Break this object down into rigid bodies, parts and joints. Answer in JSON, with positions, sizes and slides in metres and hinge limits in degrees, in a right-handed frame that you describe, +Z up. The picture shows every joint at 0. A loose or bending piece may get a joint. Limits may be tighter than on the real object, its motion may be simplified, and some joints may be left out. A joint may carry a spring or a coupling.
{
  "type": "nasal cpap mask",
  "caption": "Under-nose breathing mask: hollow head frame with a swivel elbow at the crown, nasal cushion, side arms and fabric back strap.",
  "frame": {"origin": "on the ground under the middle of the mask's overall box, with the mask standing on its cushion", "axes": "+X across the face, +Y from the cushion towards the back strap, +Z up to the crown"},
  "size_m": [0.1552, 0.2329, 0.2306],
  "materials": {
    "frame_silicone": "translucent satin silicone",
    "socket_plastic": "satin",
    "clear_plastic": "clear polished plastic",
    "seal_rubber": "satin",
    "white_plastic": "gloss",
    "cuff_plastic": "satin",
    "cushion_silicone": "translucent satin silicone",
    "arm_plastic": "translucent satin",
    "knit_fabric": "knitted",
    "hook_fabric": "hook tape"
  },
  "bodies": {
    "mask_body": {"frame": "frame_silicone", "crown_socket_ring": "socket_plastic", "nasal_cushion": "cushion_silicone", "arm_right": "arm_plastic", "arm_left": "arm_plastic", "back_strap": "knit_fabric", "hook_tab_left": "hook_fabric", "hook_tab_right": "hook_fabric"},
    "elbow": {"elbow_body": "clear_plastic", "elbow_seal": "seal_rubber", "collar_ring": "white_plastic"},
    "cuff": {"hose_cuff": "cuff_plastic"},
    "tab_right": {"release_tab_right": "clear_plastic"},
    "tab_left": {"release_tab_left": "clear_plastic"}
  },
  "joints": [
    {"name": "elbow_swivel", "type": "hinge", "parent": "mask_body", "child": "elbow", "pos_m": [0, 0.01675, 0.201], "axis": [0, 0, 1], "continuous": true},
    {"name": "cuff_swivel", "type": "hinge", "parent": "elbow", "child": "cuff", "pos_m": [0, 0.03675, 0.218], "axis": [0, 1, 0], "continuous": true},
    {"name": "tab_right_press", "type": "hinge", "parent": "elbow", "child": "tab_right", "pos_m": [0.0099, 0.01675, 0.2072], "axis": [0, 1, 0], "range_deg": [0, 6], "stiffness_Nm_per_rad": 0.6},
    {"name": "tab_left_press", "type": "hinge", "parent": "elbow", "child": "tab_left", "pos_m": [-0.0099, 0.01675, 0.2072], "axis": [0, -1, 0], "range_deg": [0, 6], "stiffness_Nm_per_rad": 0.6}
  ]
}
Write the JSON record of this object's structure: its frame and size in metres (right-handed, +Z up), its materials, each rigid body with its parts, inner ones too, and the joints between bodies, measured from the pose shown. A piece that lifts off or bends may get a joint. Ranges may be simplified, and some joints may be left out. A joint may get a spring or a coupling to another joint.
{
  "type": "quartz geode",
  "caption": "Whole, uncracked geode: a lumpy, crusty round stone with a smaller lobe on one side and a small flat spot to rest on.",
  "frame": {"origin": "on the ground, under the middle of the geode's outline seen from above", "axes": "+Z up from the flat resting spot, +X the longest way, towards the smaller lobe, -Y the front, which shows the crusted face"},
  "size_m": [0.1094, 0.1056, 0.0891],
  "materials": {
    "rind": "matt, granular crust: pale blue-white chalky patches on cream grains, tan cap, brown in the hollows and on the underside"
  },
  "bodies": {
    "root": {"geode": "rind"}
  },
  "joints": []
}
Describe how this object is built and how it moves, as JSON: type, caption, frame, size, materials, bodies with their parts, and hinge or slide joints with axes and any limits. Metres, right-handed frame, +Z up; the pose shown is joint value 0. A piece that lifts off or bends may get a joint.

********************

Problem details: All of the material must be reproduced exactly.

Answer to the exercise:
Break this object down into rigid bodies, parts and joints. Answer in JSON, with positions, sizes and slides in metres and hinge limits in degrees, in a right-handed frame that you describe, +Z up. The picture shows every joint at 0. A loose or bending piece may get a joint. Limits may be tighter than on the real object, its motion may be simplified, and some joints may be left out. A joint may carry a spring or a coupling.
{
  "type": "nasal cpap mask",
  "caption": "Under-nose breathing mask: hollow head frame with a swivel elbow at the crown, nasal cushion, side arms and fabric back strap.",
  "frame": {"origin": "on the ground under the middle of the mask's overall box, with the mask standing on its cushion", "axes": "+X across the face, +Y from the cushion towards the back strap, +Z up to the crown"},
  "size_m": [0.1552, 0.2329, 0.2306],
  "materials": {
    "frame_silicone": "translucent satin silicone",
    "socket_plastic": "satin",
    "clear_plastic": "clear polished plastic",
    "seal_rubber": "satin",
    "white_plastic": "gloss",
    "cuff_plastic": "satin",
    "cushion_silicone": "translucent satin silicone",
    "arm_plastic": "translucent satin",
    "knit_fabric": "knitted",
    "hook_fabric": "hook tape"
  },
  "bodies": {
    "mask_body": {"frame": "frame_silicone", "crown_socket_ring": "socket_plastic", "nasal_cushion": "cushion_silicone", "arm_right": "arm_plastic", "arm_left": "arm_plastic", "back_strap": "knit_fabric", "hook_tab_left": "hook_fabric", "hook_tab_right": "hook_fabric"},
    "elbow": {"elbow_body": "clear_plastic", "elbow_seal": "seal_rubber", "collar_ring": "white_plastic"},
    "cuff": {"hose_cuff": "cuff_plastic"},
    "tab_right": {"release_tab_right": "clear_plastic"},
    "tab_left": {"release_tab_left": "clear_plastic"}
  },
  "joints": [
    {"name": "elbow_swivel", "type": "hinge", "parent": "mask_body", "child": "elbow", "pos_m": [0, 0.01675, 0.201], "axis": [0, 0, 1], "continuous": true},
    {"name": "cuff_swivel", "type": "hinge", "parent": "elbow", "child": "cuff", "pos_m": [0, 0.03675, 0.218], "axis": [0, 1, 0], "continuous": true},
    {"name": "tab_right_press", "type": "hinge", "parent": "elbow", "child": "tab_right", "pos_m": [0.0099, 0.01675, 0.2072], "axis": [0, 1, 0], "range_deg": [0, 6], "stiffness_Nm_per_rad": 0.6},
    {"name": "tab_left_press", "type": "hinge", "parent": "elbow", "child": "tab_left", "pos_m": [-0.0099, 0.01675, 0.2072], "axis": [0, -1, 0], "range_deg": [0, 6], "stiffness_Nm_per_rad": 0.6}
  ]
}
Write the JSON record of this object's structure: its frame and size in metres (right-handed, +Z up), its materials, each rigid body with its parts, inner ones too, and the joints between bodies, measured from the pose shown. A piece that lifts off or bends may get a joint. Ranges may be simplified, and some joints may be left out. A joint may get a spring or a coupling to another joint.
{
  "type": "quartz geode",
  "caption": "Whole, uncracked geode: a lumpy, crusty round stone with a smaller lobe on one side and a small flat spot to rest on.",
  "frame": {"origin": "on the ground, under the middle of the geode's outline seen from above", "axes": "+Z up from the flat resting spot, +X the longest way, towards the smaller lobe, -Y the front, which shows the crusted face"},
  "size_m": [0.1094, 0.1056, 0.0891],
  "materials": {
    "rind": "matt, granular crust: pale blue-white chalky patches on cream grains, tan cap, brown in the hollows and on the underside"
  },
  "bodies": {
    "root": {"geode": "rind"}
  },
  "joints": []
}
Describe how this object is built and how it moves, as JSON: type, caption, frame, size, materials, bodies with their parts, and hinge or slide joints with axes and any limits. Metres, right-handed frame, +Z up; the pose shown is joint value 0. A piece that lifts off or bends may get a joint.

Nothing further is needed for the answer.